In San Diego County, Champions for Health, founded in 2004 as the San Diego County Medical Society Foundation, runs a program that provides charitable care. The program, called Project Access, utilizes local doctors, nurses and other medical professionals and hospitals as volunteers who donate their time, skills and materials, allowing patients with limited means to receive free health care.

Since 2008, Dr. Johnson has helped the program recruit specialists. She has been a passionate advocate for the underserved and uninsured in her county. “When I retired, I didn’t have a bucket list,” she said. So she set her sights on helping those who needed access to care as one of her goals.
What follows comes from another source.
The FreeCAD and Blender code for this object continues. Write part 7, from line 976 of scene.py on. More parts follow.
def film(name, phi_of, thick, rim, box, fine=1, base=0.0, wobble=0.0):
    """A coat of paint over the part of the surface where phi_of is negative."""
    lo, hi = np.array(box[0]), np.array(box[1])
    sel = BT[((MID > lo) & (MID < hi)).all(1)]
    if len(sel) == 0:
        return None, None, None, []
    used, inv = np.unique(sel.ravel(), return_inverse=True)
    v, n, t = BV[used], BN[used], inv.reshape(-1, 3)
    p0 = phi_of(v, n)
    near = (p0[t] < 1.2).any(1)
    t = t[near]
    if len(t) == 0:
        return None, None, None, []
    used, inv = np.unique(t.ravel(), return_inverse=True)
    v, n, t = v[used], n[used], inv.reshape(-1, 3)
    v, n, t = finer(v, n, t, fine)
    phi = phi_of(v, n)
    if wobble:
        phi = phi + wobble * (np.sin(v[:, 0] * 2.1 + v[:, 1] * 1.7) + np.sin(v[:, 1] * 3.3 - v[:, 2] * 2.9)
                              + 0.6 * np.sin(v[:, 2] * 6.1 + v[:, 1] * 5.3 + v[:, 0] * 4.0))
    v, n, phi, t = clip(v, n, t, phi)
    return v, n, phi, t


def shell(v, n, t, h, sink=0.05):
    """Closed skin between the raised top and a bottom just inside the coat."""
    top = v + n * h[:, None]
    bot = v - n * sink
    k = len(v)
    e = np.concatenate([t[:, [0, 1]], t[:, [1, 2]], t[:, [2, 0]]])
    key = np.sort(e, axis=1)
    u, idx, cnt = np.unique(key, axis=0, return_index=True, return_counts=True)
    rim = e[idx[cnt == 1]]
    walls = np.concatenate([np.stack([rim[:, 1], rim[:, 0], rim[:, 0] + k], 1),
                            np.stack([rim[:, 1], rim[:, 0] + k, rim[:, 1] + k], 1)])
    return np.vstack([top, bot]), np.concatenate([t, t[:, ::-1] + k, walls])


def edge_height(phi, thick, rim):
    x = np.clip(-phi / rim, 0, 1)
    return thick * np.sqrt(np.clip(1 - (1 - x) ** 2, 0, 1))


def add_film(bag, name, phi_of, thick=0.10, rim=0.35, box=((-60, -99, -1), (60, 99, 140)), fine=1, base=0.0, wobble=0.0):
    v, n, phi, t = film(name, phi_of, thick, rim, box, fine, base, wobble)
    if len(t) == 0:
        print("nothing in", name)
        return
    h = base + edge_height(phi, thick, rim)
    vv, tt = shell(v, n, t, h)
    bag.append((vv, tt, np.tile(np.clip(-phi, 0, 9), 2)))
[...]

She was well known to most physicians in her area. She practiced as an anesthesiologist for over 40 years. She also chose to serve organized medicine as president of the San Diego County Medical Society and the California Society of Anesthesiologists; and has participated in the California Medical Association and the American Medical Association in many different capacities.  In the 1990s she was also appointed to the U.S.- Mexico Border Health Commission to help develop and infrastructure to improve health care delivery and affect health policy change through bi-national collaboration.

That she was well known and respected help expedite her recruitment efforts for Health Access. “My work [as an anesthesiologist] gave me an introduction to most specialists in the area,” she said. Almost no one turned her down, except one. “He was setting up a practice and moving into an office, two years later, he called me to volunteer.”

In fact, her recruitment efforts have helped the program grow so much that she no longer spends much time recruiting volunteers. She attributes this happy turn of events to the fact that the program takes the hassle out of providing health care. “Every patient that needs care has to have a primary care home,” she said. The primary care physician is responsible for filling out all the forms in detail, and when the volunteer group meets together to discuss upcoming treatments they look at the patient chart and decide which doctor would be appropriate. “We already have all the information a specialist will need,” says Dr. Johnson.

Once the decision has been made, case managers take over. They meet with the physician and the staff that will participate in the surgery. “We also make sure that the staff does not have extra work. We do everything,” she says, from making sure the patients have prescriptions and to getting appropriate imaging for the surgery. Case managers also guide the patient through the process. “We have less than one percent that do not show up for their first appointment with the specialist [because of the case managers’ help], so no one wastes time.”

She says this is why it was very easy to recruit physicians to the program. This is why most doctors went into medicine, they want to practice their art and help people. “If we can take the hassle out for them, they are very happy to help,” says Dr. Johnson.

The program is extensive with more than 625 volunteer physicians, 80 referring community clinics, 10 hospitals and 14 outpatient surgical centers, as well as ancillary health services that provide imaging, labs, medical equipment, physical therapy and more.

Champions for Health recognized Dr. Johnson with the "Health Heroes Lifetime Achievement" award for her volunteer service in late March at their annual Health Heroes Awards reception at Lomas Santa Fe County Club in Solana Beach.  

“The one thing about volunteering,” she said, “Is you always feel terrific afterwards.”